32. Riverfront Stadium, Cincinnati/31. Veterans Stadium, Philadelphia/30. Three Rivers Stadium, Pittsburgh: Riverfront delivered Skyline Chili but featured stadium employees who wouldn’t let my idiot pals and me take brooms into the stadium in anticipation of a potential Expos sweep (which never happened anyway). Veterans offered little in the way of neighborhood charm, but the Phillies fans were delightful, and delightfully ornery. Three Rivers wins on location and for being early to the decent-local-beer-at-ballparks trend with Iron City. But overall, these were three unremarkable multipurpose bowls that offered little beyond the basics. New stadiums were going to be built everywhere sooner or later. But the stadium boom that started in the early ’90s and ripped through baseball owed nearly as much to the undesirability of incumbent parks as it did to that decade’s economic boom and owners’ keeping-up-with-the-Joneses mentality. So … thanks Riverfront, Veterans, and Three Rivers for being so drab, I guess?

29. Turner Field, Atlanta: The stadium feels like it was designed for something other than baseball (it was), the food and beer choices are unimpressive, the surrounding neighborhood adds nothing, MARTA might be the worst major transit system in America, and the Tomahawk chop is somehow far more annoying in person. Big fan of the city of Atlanta, but not of its ballpark.

28. Yankee Stadium (new), New York: Schiphol Airport is an ultra-modern, highly functional, wholly antiseptic hub, a key connector for people traveling from North America to parts farther east. It’s a hulking mass of metal and glass, designed to house travelers for an hour or three, then spit them out efficiently, with nothing sticking with those who entered other than some half-decent food and the most generic of travel experiences. Schiphol was put on this Earth to serve a singular purpose, with not a single value-add.

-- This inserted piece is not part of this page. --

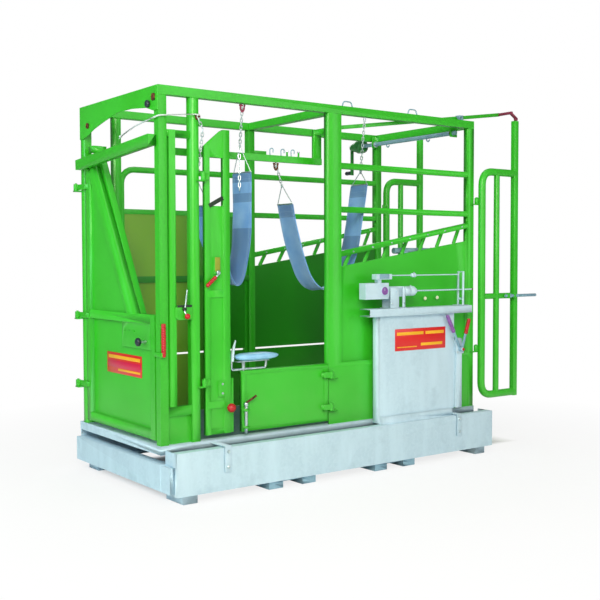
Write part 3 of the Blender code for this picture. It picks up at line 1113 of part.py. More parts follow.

New Yankee Stadium comes filled with Yankee fans, including the hearty Bleacher Creatures who carry on cool rituals, as well as less rehearsed souls who bring plenty of baseball knowledge and esprit de corps. Other than that, it’s a dead ringer for Schiphol Airport.

27. Shea Stadium, New York: Shea was a dump, a rickety old ballpark abutting one of the most depressing, Mad Maxian sites on the East Coast, another multipurpose stadium in theory but far more outdated and run-down than its counterparts in Philly, St. Louis, Pittsburgh, and elsewhere. But the day I went, an older gentleman and I spent a solid three innings talking about the first game he ever attended as a kid: a thriller at old Ebbets Field in Brooklyn, in which Jackie Robinson stole home. We could have been seated in a nuclear waste treatment plant and it still would have been an enjoyable afternoon. Shea truly was a dump … and I ended up kind of liking it.

26. O.co Coliseum, Oakland: Another place with a terrible reputation that I liked more than expected. The first visit was highlighted by a walk around the park in search of sustenance, a trek that led me to an impressive sausage stand that featured a wide array of brats, Polish, Italian, Cajun, and other selections. And this was in the late ’90s, years before the stadium food boom really took off. Coming back last year, I expected an even bigger disappointment, given every team with a supposedly undesirable park save the Rays and A’s had moved into nicer digs by then. Maybe it was a perfect, sunny Sunday afternoon, maybe it was making the trip with four childhood buddies, or maybe it was Derek Norris’s walk-off, three-run blast. Whatever it was, a good time was had by all.

25. Angel Stadium, Anaheim: Do you like endless freeways, faceless business parks, a nearby El Torito, a scoreboard operator who can’t possibly imagine fans MAKING SOME NOISE without incessant prompting, plus a Panda Express and a Jack in the Box in the ballpark? Then boy, have we got the place for you!

24. Qualcomm Stadium, San Diego: It’s tough to have a legitimately bad experience in any ballpark, and it’s even tougher when said ballpark is located in the great city of San Diego. The park had wide walkways within the seating bowl that made it easy to stroll and watch at the same time, trolley service offered excellent access, and Randy Jones BBQ was phenomenal. Other than that, Qualcomm was just OK, unless you want to add bonus points for the successful catch of a foul ball that may or may not have been scuffed by Pete Schourek.

23. Rangers Ballpark, Arlington: You can make a strong case for Rangers Ballpark as the most ordinary of all the next-generation stadiums built during the ’90s and early aughts. The architecture’s nice enough, with plenty of red brick on the outside, with bunting adorning the big structure out behind center field. Also, how many other ballparks advertise a hot dog that has a 42 percent chance of killing you by the sixth inning? Mostly, this is a me-too edifice with nothing around it except hotels and a Six Flags that offers the bonus of stultifying weather for 85 percent of the season.

22. U.S. Cellular Field, Chicago/21. Rogers Centre, Toronto: The first two parks out of the gate during the stadium boom, both U.S. Cellular and Rogers feel like cautionary tales – perfectly acceptable places to watch a game that didn’t have anywhere near the charm of the next stadium up, Oriole Park at Camden Yards. The Miller Lite Bullpen Sports Bar is a good, boozy time on a hot summer day on the South Side. Rogers Centre is perfectly pleasant when the roof’s open, and isn’t far from the bars and restaurants lining vibrant King and Queen Streets in downtown Toronto. Still, neither’s a stadium around which you’d want to plan a big road trip.